The following are summary comments from a recent NYT article. It is not intended to be inclusive regarding all her leader ingredients, however it is instructive: 

  1. “Have a vision for your players, and give them the tools. Maximize people’s strengths and minimize their weaknesses.

  2. Don’t be the center of attention.(Put your players, assistant coaches, and other staff at the center). 

  3. Don’t micromanage, and seek input.

  4. Outwork the players on your team. Take care of yourself — eat and sleep right, and exercise — so you can take care of one another. If you can’t swim, you can’t rescue the other swimmer, and you’ll both go down.

  5. You can’t have 15 personalities, one for each player. But you can recognize everyone’s different, and get to know them and understand where they’re at.

  6. Every behavior is communication — not just words but also eye contact and body language.

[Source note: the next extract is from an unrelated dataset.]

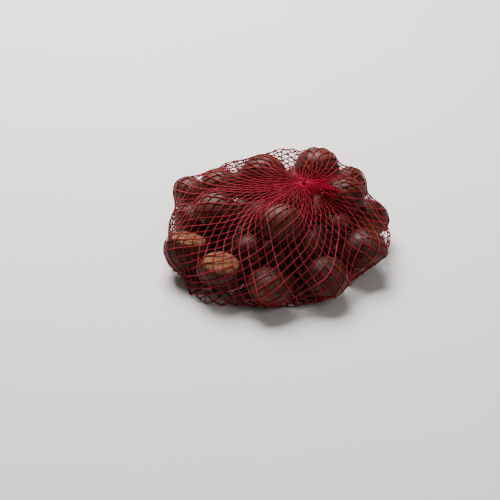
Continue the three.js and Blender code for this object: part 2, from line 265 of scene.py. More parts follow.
@dataclass(frozen=True)
class Slack:
    """A place where the slack net stands off the nuts: an ellipsoid that the net stays out of."""

    at: Triple
    halves: Triple
    step: float = 1.0

    def clear(self, points: np.ndarray) -> None:
        """Moves the points that are inside out by at most one step, in place.

        Args:
            points: Points to move, one a row.
        """
        offset = points - np.array(self.at)
        halves = np.array(self.halves)
        depth = 1 - ((offset / halves) ** 2).sum(1)
        inside = depth > 0
        outward = offset[inside] / halves ** 2
        steepness = np.maximum(np.linalg.norm(outward, axis=1), TINY)
        move = np.minimum(depth[inside] / (2 * steepness), self.step) / steepness
        points[inside] += outward * move[:, None]


@dataclass
class NetLattice:
    """Knots of the tube net, drawn tight over the nuts."""

    layout: NutLayout
    cells_round: int = 56
    cell_side: float = 6.2
    strand_radius: float = 0.36
    over_nut: float = 0.5
    near_widths: float = 0.8
    crown: Triple = (16, 14, 55)
    crown_radius: float = 3.2
    base_gather: Span = (-42, -3)
    base_radius: float = 3.0
    half_width: float = 80
    half_depth: float = 76
    widest_height: float = 18
    section_steps: int = 2000
    widest_side: float = 0.95
    start_spread: float = 1.15
    start_back: float = 6
    start_twist: float = 0.55
    dome_power: float = 0.8
    under_power: float = 0.6
    shrink_rounds: int = 320
    shrink_share: float = 0.16
    length_rounds: int = 2
    slack_stiffness: float = 0.12
    length_share: float = 1.6
    floor_snap: float = 1.3
    slack: tuple[Slack, ...] = (
        Slack((-7, 1, 4), (71, 61, 8)),
        Slack((-38, -33, 3), (27, 24, 7)),
        Slack((6, 57, 39), (22, 13, 14)),
        Slack((-31, 52, 32), (14, 12, 13)),
        Slack((-63, 6, 18), (14.5, 34, 15)),
        Slack((63, 3, 18), (15, 20, 14)),
    )

    def __post_init__(self) -> None:
        """Lays the knots on the rough form and shrinks them onto the nuts."""
        self.rows = self.section_rows()
        self.row_count = len(self.rows)
        self.knots = self.rough_knots()
        self.pairs = self.strand_pairs()
        self.shrink()

    def section(self, share: float) -> Span:
        """Half of the bag's rough upright section.

        Args:
            share: From 0 at the crown to 1 at the middle of the base.

        Returns:
            The radius, from 0 to 1, and the height in millimetres.
        """
        angle = (0.5 - share) * math.pi
        radius = max(math.cos(angle), 0) ** self.dome_power
        if angle > 0:
            return radius, self.widest_height + (self.crown[2] - self.widest_height) * math.sin(angle)
        drop = self.widest_height - self.strand_radius
        return radius, self.widest_height - drop * abs(math.sin(angle)) ** self.under_power

    def section_rows(self) -> list[Span]:
        """Rows of knots down the section, spaced so that every cell side has its true length.

        Returns:
            The radius, from 0 to 1, and the height of each row.
        """
        rows = []
        previous = self.section(0)
        travelled = 0.0
        following = 0.0
        for step in range(1, self.section_steps + 1):
            here = self.section(step / self.section_steps)
            travelled += math.hypot((here[0] - previous[0]) * self.half_depth, here[1] - previous[1])
            radius = here[0] * self.half_depth
            upper = step < self.section_steps / 2
            gathered = radius < (self.crown_radius if upper else self.base_radius)
            if not gathered and travelled >= following:
                sideways = min(math.pi * radius / self.cells_round, self.widest_side * self.cell_side)
                rows.append(here)
                following = travelled + math.sqrt(self.cell_side ** 2 - sideways ** 2)
            previous = here
        return rows

    def rough_knots(self) -> np.ndarray:
        """Knots on the rough form, row by row, every other row turned by half a cell.

        Returns:
            The knots, one a row.
        """
        knots = []
        for row, (radius, height) in enumerate(self.rows):
            gather = self.crown if row < self.row_count / 2 else self.base_gather
            turn = 2 * math.pi * (np.arange(self.cells_round) + 0.5 * (row % 2)) / self.cells_round
            turn = turn + self.start_twist * row / (self.row_count - 1)
            x = (1 - radius) * gather[0] + radius * self.start_spread * self.half_width * np.cos(turn)
            y = (1 - radius) * gather[1] + radius * (
                self.start_back + self.start_spread * self.half_depth * np.sin(turn))
            knots.append(np.stack([x, y, np.full_like(x, height)], 1))
        return np.concatenate(knots)

    def knot(self, row: int, column: int) -> int:
        """Number of the knot at a row and a column, counted on round the bag."""
        return row * self.cells_round + column % self.cells_round

    def strand_pairs(self) -> np.ndarray:
        """Pairs of knots that a strand joins.

        Returns:
            The numbers of the two knots, one pair a row.
        """
        pairs = []
        for row in range(self.row_count - 1):
            shift = -1 if row % 2 == 0 else 1
            for column in range(self.cells_round):
                pairs.append((self.knot(row, column), self.knot(row + 1, column)))
                pairs.append((self.knot(row, column), self.knot(row + 1, column + shift)))
        return np.array(pairs)

    def clear_of_nuts(self, points: np.ndarray, with_slack: bool = True) -> None:
        """Lifts points out of the nuts, out to the slack and off the floor, in place.

        Args:
            points: Points to move, one a row.
            with_slack: Whether the slack places hold the points out too.
        """
        for nut in self.layout.nuts:
            offset = points - nut.centre
            distance = np.linalg.norm(offset, axis=1)
            near = distance < self.near_widths * nut.form.width
            if not near.any():
                continue
            outward = offset[near] / np.maximum(distance[near], TINY)[:, None]
            lack = np.maximum(nut.reach(outward) + self.over_nut - distance[near], 0)
            points[near] += outward * lack[:, None]
        if with_slack:
            for slack in self.slack:
                slack.clear(points)
        points[:, 2] = np.maximum(points[:, 2], self.strand_radius)

    def shrink(self) -> None:
        """Draws the net tight over the nuts, with the first and the last row held."""
        knots = self.knots
        first, second = self.pairs[:, 0], self.pairs[:, 1]
        counts = np.bincount(self.pairs.ravel(), minlength=len(knots))[:, None]
        free = np.ones(len(knots), bool)
        free[: self.cells_round] = False
        free[-self.cells_round:] = False
        for _ in range(self.shrink_rounds):
            sums = np.zeros_like(knots)
            np.add.at(sums, first, knots[second])
            np.add.at(sums, second, knots[first])
            knots[free] += self.shrink_share * (sums / counts - knots)[free]
            for _ in range(self.length_rounds):
                self.keep_lengths(knots, counts, free)
            moved = knots[free]
            self.clear_of_nuts(moved)
            knots[free] = moved
        knots[knots[:, 2] < self.floor_snap, 2] = self.strand_radius

    def keep_lengths(self, knots: np.ndarray, counts: np.ndarray, free: np.ndarray) -> None:
        """Brings the strands back to their length, firmly where stretched and softly where slack.

        Args:
            knots: The knots, moved in place.
            counts: Number of strands at each knot.
            free: Which knots may move.
        """
        first, second = self.pairs[:, 0], self.pairs[:, 1]
        along = knots[second] - knots[first]
        length = np.linalg.norm(along, axis=1)
        excess = (length - self.cell_side) / length
        pull = along * (0.5 * excess * np.where(excess < 0, self.slack_stiffness, 1))[:, None]
        moves = np.zeros_like(knots)
        np.add.at(moves, first, pull)
        np.add.at(moves, second, -pull)
        knots[free] += (moves * self.length_share / counts)[free]

    def middle(self) -> np.ndarray:
        """Middle of the net's box in plan, which lies over the part's origin."""
        low, high = self.knots.min(0), self.knots.max(0)
        return np.array([(low[0] + high[0]) / 2, (low[1] + high[1]) / 2, 0.0])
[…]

  7. Know that if your senior leaders are unhappy, your whole team will be.

  8. Learn the art of the controlled meltdown (be even-keeled and respectful).

  9. Be yourself, but do not fight change. Young people are the only ones who have grown up with technology — they live on their phones — and with a pandemic. Understand where they’re coming from.

  10. I am a lifelong learner — from professors, assistants, players. I watch other Stanford teams practice and ask coaches about their training methods. And I watch so much basketball. I’m a copier who gets ideas from other basketball coaches.

  11. I am also not afraid to take risks and experiment. We ran one kind of offense for at least 12 years very successfully. When our team personnel changed, I studied the ‘Princeton offense’ and thought it fit our team better. We won the NCAA in 2021 running that offense.”

There you go, 11 guidelines that are accessible to all of us. Of course you need great players too. 

Perhaps the best way of capturing the spirit and culture of VanDerveer’s teams is the following story: 

“Jamila Wideman told her teammates to pick their heads up after we were upset by Old Dominion in the semifinals, and they were lying on the floor crying. I couldn’t get their attention, but Jamila got them to rise with: ‘I’d rather lose with you, than win with anyone else.’”

When you create that kind of feeling amongst teammates, you really know you’ve been a COACH! 

Think Big, Start Small, Act Now, 

- Lorne 

One Millennial View: Thanks to the inside glimpse of a coach’s life due to sports themed reality tv, the public has a better idea of how meticulously obsessed these winningest coaches can be. It’s relentless studying, improvising, and improving from pre-season camp til the season is over. Not unlike a weathered detective on a high profile case, if there is a game to be played, there is simply no “clocking off” for these individuals. There is always another detail to note, another piece of film to analyze, a new clue to uncover. While coaches like VanDerveer are a special breed, we too can “copy” some of their ideas and learn from their wins.